### GOAL OF THE EXERCISE
Note each line that includes the word "code". Copy those lines.

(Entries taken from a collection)
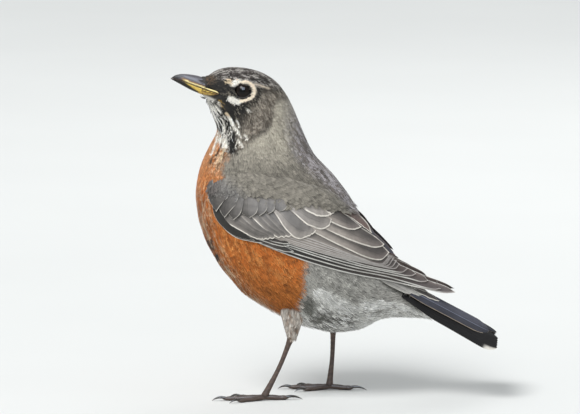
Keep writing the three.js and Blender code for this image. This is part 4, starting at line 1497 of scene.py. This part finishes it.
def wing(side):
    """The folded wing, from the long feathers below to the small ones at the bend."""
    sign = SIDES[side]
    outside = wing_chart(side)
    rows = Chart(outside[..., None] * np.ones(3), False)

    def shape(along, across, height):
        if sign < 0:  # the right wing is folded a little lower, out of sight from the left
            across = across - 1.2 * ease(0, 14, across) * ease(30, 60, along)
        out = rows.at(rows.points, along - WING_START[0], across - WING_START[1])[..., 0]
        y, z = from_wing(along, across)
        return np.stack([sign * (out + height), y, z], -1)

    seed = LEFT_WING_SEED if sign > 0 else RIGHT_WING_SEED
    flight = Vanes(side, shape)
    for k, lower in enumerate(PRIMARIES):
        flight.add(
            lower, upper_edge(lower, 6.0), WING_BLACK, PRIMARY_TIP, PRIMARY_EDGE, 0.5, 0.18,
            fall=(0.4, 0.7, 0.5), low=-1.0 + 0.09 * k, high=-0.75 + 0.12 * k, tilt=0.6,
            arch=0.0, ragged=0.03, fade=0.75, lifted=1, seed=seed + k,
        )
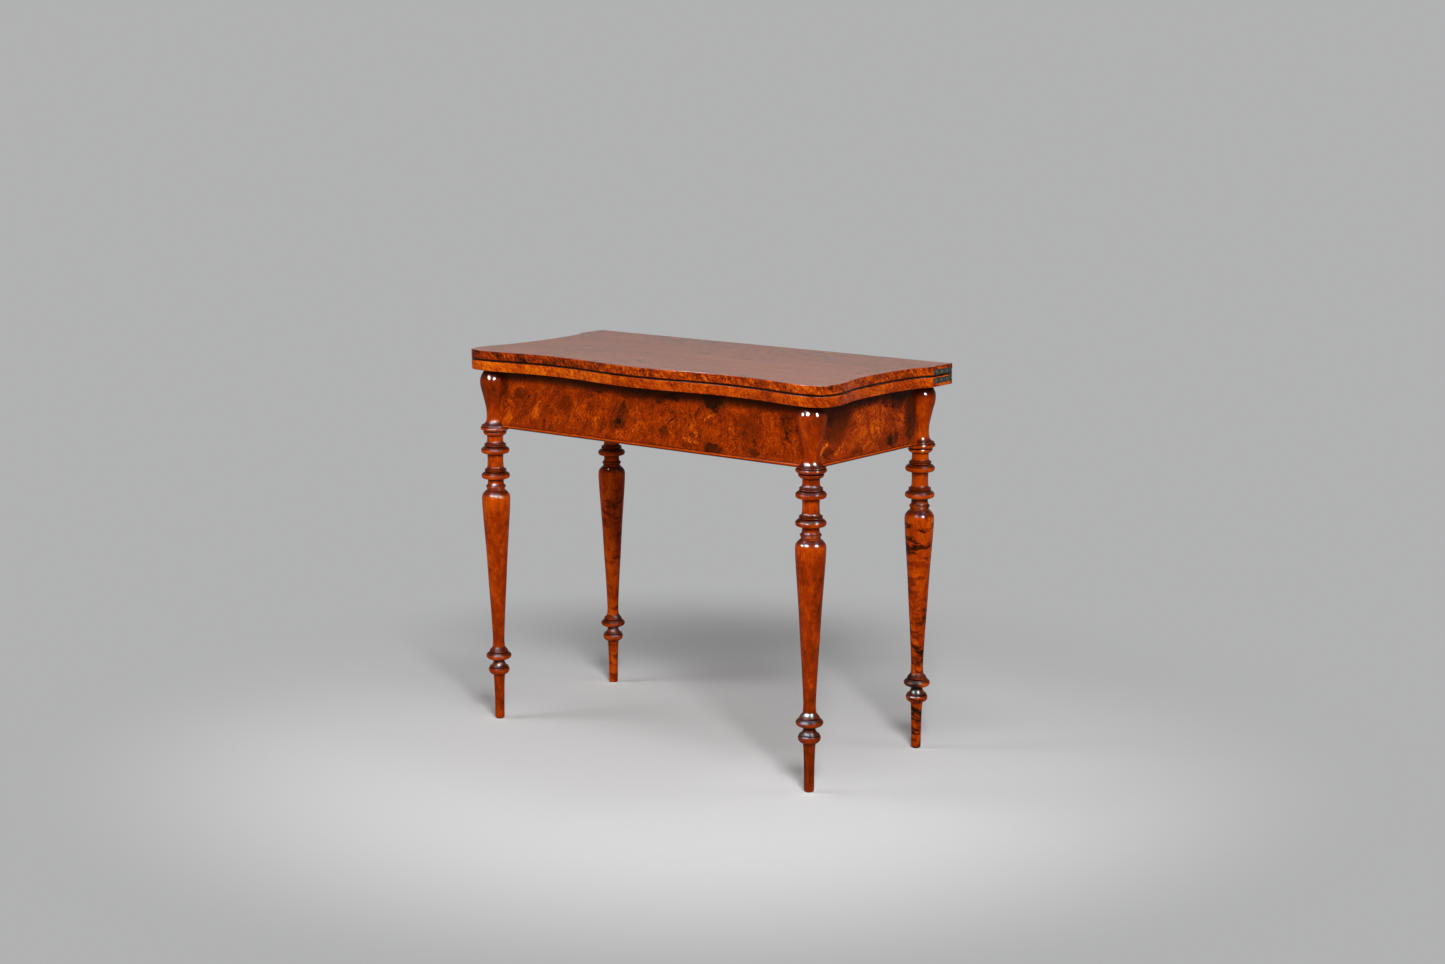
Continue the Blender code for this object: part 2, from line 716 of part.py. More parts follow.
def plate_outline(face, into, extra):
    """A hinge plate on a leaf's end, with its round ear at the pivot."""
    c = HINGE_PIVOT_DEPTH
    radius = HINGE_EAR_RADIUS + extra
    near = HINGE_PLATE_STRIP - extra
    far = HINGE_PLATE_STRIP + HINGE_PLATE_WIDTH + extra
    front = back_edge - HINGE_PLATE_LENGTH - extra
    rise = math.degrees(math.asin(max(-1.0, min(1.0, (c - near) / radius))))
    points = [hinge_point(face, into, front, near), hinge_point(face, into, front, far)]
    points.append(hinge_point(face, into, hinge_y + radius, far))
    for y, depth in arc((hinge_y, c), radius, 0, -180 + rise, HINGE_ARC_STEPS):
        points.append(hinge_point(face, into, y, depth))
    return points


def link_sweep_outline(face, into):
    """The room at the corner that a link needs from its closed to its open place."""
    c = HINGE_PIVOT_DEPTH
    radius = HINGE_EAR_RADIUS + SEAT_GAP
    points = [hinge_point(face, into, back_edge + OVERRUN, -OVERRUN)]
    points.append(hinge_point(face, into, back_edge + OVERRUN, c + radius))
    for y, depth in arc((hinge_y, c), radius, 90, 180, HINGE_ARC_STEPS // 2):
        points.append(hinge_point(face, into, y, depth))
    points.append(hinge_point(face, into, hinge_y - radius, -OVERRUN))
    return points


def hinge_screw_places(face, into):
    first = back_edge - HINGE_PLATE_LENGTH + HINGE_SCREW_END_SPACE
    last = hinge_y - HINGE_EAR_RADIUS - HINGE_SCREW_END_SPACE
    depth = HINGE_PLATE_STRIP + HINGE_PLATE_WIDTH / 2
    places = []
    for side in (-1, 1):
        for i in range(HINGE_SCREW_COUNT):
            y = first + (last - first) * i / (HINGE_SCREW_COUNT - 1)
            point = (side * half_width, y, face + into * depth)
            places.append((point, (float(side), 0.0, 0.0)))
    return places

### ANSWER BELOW
Keep writing the three.js and Blender code for this image. This is part 4, starting at line 1497 of scene.py. This part finishes it.
Continue the Blender code for this object: part 2, from line 716 of part.py. More parts follow.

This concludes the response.